Select the lines that hold the word "data" and copy each one.
────
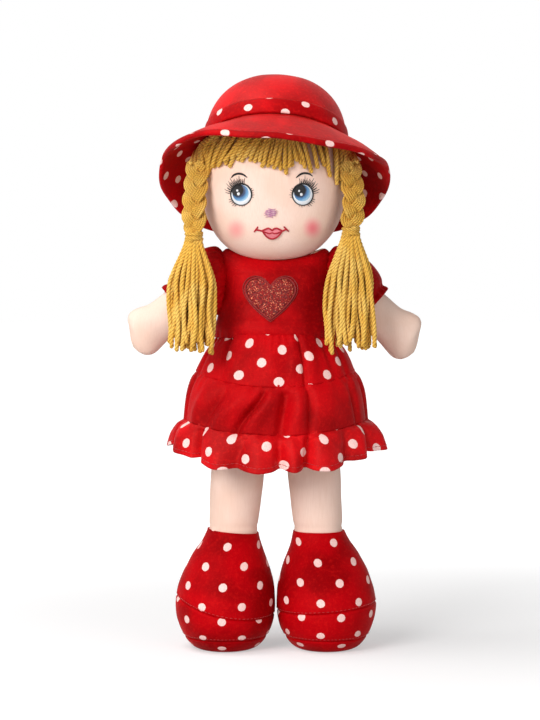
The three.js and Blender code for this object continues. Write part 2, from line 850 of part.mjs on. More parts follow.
// A puffed sleeve that runs from an upright armhole seam to a gathered cuff square to the arm.
function sleeve(name, side) {
  const around = 20;
  const stations = 6;
  const droop = arm_droop[name];
  const seam_out = torsoHalfWidth(arm_seam_height);
  const root = new THREE.Vector3(seam_out, 0, arm_seam_height + sleeve_root_rise);
  const cuff = new THREE.Vector3(
    arm_seam_out + sleeve_length * Math.cos(droop),
    0,
    arm_seam_height - sleeve_length * Math.sin(droop),
  );
  const sectionPoint = (turn, share, inside) => {
    const lean = droop * THREE.MathUtils.smoothstep(share, 0, sleeve_turn_share);
    const puff = sleeve_puff * Math.sin(Math.PI * share);
    const high = mix(sleeve_root_half_height, sleeve_cuff_radius, share) + puff - inside;
    const deep = mix(sleeve_root_half_depth, sleeve_cuff_radius, share) + puff - inside;
    const up = high * Math.cos(turn);
    const centre = root.clone().lerp(cuff, share);
    return new THREE.Vector3(
      side * (centre.x + up * Math.sin(lean)),
      deep * Math.sin(turn),
      centre.z + up * Math.cos(lean),
    );
  };
  const profiles = Array.from({ length: around }, (_, at) => {
    const turn = (at / around) * full_turn * side;
    const line = (inside) =>
      Array.from({ length: stations }, (_, step) => sectionPoint(turn, step / (stations - 1), inside));
    return [...line(0).reverse(), ...line(velour_wall)];
  });
  return ringOf(profiles).subtract(torsoForm(bodice_outside + gap));
}

// Legs and boots

const leg_sides = 12;
const boot_sides = 16;
const hip_seam_wall_share = 3; // the leg's fabric is gathered this much thicker at the hip seam

// From the ankle seam up to the hip seam: height, width and depth as shares.
const leg_shares = [
  [0, 0.9, 0.97],
  [0.25, 0.95, 0.98],
  [0.5, 1, 1],
  [0.73, 1, 0.9],
  [0.87, 0.94, 0.46],
  [1, 0.82, 0],
];

// A leg from the ankle seam up to the flat hip seam, leaning inwards as it rises.
function legForm(grow, extra_down) {
  const tall = hip_height - boot_height;
  const rings = leg_shares.map(([up, wide, deep], at) => {
    const out = mix(leg_ankle_out, leg_top_out, up);
    const centre = new THREE.Vector3(out, 0, boot_height + gap + up * (tall - gap));
    if (at === 0) centre.z -= extra_down;
    if (at === leg_shares.length - 1) centre.z += grow * hip_seam_wall_share;
    const half_depth = Math.max(seam_nose_radius + grow / 2, deep * leg_half_depth + grow);
    return oval(centre, wide * leg_half_width + grow, half_depth, leg_sides);
  });
  if (grow === 0) {
    const seam = rings.at(-1)[0].z;
    for (const [past, thick] of seam_nose_shares) {
      const centre = new THREE.Vector3(leg_top_out, 0, seam + past * seam_nose_radius);
      rings.push(oval(centre, leg_shares.at(-1)[1] * leg_half_width, thick * seam_nose_radius, leg_sides));
    }
  }
  return loft(rings);
}

// From the floor to the ankle: height, width, depth, how far out and how far forward, as shares.
const boot_shares = [
  [0, 0.5, 0.56, 0.985, 1],
  [0.03, 0.64, 0.7, 0.985, 1],
  [0.09, 0.8, 0.84, 0.985, 1],
  [0.2, 0.93, 0.96, 0.995, 1],
  [0.37, 1, 1, 1, 0.92],
  [0.5, 0.95, 0.93, 0.98, 0.76],
  [0.64, 0.84, 0.78, 0.95, 0.55],
  [0.82, 0.675, 0.58, 0.92, 0.25],
  [0.93, 0.56, 0.48, 0.875, 0.08],
  [1, 0.515, 0.45, 0.855, 0],
];

function bootForm(grow, extra_up) {
  const last = boot_shares.length - 1;
  const rings = boot_shares.map(([up, wide, deep, out, forward], at) => {
    const centre = new THREE.Vector3(out * boot_out, -forward * boot_forward, up * boot_height);
    if (at === 0) centre.z -= grow;
    if (at === last) centre.z += extra_up;
    return oval(centre, wide * boot_half_width + grow, deep * boot_half_depth + grow, boot_sides);
  });
  return loft(rings);
}

// Everything above a boot seam. The seam's plane tips about the line through the boot's middle.
function aboveSeam(height, tilt) {
  const reach = 3 * boot_half_depth;
  return block(new THREE.Vector3(-reach, -reach, 0), new THREE.Vector3(reach, reach, reach)).transform(
    new THREE.Matrix4()
      .makeTranslation(boot_out, 0, height)
      .multiply(new THREE.Matrix4().makeRotationY(-tilt)).elements,
  );
}

function leg(name, side) {
  const group = new THREE.Group();
  group.scale.x = side;
  const boot = bootForm(0, 0).subtract(bootForm(-velour_wall, cut_overrun));
  const above_toe_seam = aboveSeam(toe_seam_height + gap / 2, toe_seam_tilt);
  const below_toe_seam = aboveSeam(toe_seam_height - gap / 2, toe_seam_tilt);
  const above_sole = aboveSeam(sole_height + gap / 2, 0);
  const at_sole = aboveSeam(sole_height - gap / 2, 0);
  const inside = -skin_wall - gap;
  const filling = bootForm(-velour_wall - gap, cut_overrun).subtract(aboveSeam(boot_height, 0));
  group.add(
    piece(
      `${name}_leg_skin`,
      legForm(0, 0).subtract(legForm(-skin_wall, cut_overrun)),
      skin_cloth,
    ),
    piece(`${name}_boot_upper`, boot.intersect(above_toe_seam), dotted_velour),
    piece(`${name}_boot_toe_band`, boot.subtract(below_toe_seam).intersect(above_sole), dotted_velour),
    piece(`${name}_boot_sole`, boot.subtract(at_sole), dotted_velour),
    piece(`${name}_leg_filling`, filling.add(legForm(inside, cut_overrun)), filling_fibre),
  );
  return group;
}

// The doll

function plait(name, side) {
  const group = new THREE.Group();
  group.scale.x = side;
  group.add(
    piece(`${name}_braid`, braid(), yarn),
    piece(`${name}_braid_tie`, tie(), yarn),
    piece(`${name}_tassel`, tassel(), yarn),
  );
  return group;
}

const doll = new THREE.Group();
doll.position.y = figure_set_back;
doll.add(
  ...headPieces(),
  ...facePieces(),
  piece('fringe', fringe(), yarn),
  piece('back_hair', backHair(), yarn),
  hatPieces(),
  piece('neck', ball(neck_centre, neck_radius), skin_cloth),
  ...torsoPieces(),
  piece('bodice', bodice(), red_velour),
  piece('heart_patch', heart(), glitter_cloth),
  ...skirtPieces(),
);
for (const [name, side] of [['left', 1], ['right', -1]]) {
  doll.add(
    plait(name, side),
    piece(`${name}_sleeve`, sleeve(name, side), red_velour),
    arm(name, side),
    leg(name, side),
  );
}

export default doll;
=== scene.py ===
import math
import random
from itertools import product

import bmesh
import bpy
from bpy.props import FloatProperty, FloatVectorProperty, IntProperty, PointerProperty
from mathutils import Matrix, Vector, noise


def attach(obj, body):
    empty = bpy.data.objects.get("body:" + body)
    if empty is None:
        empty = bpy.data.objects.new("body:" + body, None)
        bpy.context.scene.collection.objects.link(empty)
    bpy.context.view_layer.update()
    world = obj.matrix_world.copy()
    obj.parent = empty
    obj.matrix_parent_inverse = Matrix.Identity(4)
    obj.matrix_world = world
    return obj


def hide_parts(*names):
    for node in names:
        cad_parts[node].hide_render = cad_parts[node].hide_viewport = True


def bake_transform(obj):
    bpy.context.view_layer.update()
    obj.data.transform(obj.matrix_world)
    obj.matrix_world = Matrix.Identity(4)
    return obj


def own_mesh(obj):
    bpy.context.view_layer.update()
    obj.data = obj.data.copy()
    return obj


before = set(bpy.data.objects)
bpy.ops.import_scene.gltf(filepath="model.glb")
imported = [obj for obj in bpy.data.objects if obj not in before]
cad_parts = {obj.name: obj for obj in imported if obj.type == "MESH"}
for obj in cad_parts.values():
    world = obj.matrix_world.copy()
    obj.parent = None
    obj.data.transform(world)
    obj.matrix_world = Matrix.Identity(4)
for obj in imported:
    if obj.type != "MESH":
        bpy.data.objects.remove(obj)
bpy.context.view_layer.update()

bl_info = {
    "name": "Rag doll",
    "version": (1, 0, 0),
    "blender": (4, 5, 0),
    "location": "3D View > Sidebar > Rag doll",
    "description": "Sews the cloth, yarn and thread of a rag doll over its frame",
    "category": "Object",
}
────
### ANSWER FOR THE TASK
    empty = bpy.data.objects.get("body:" + body)
        empty = bpy.data.objects.new("body:" + body, None)
    obj.data.transform(obj.matrix_world)
    obj.data = obj.data.copy()
before = set(bpy.data.objects)
imported = [obj for obj in bpy.data.objects if obj not in before]
    obj.data.transform(world)
        bpy.data.objects.remove(obj)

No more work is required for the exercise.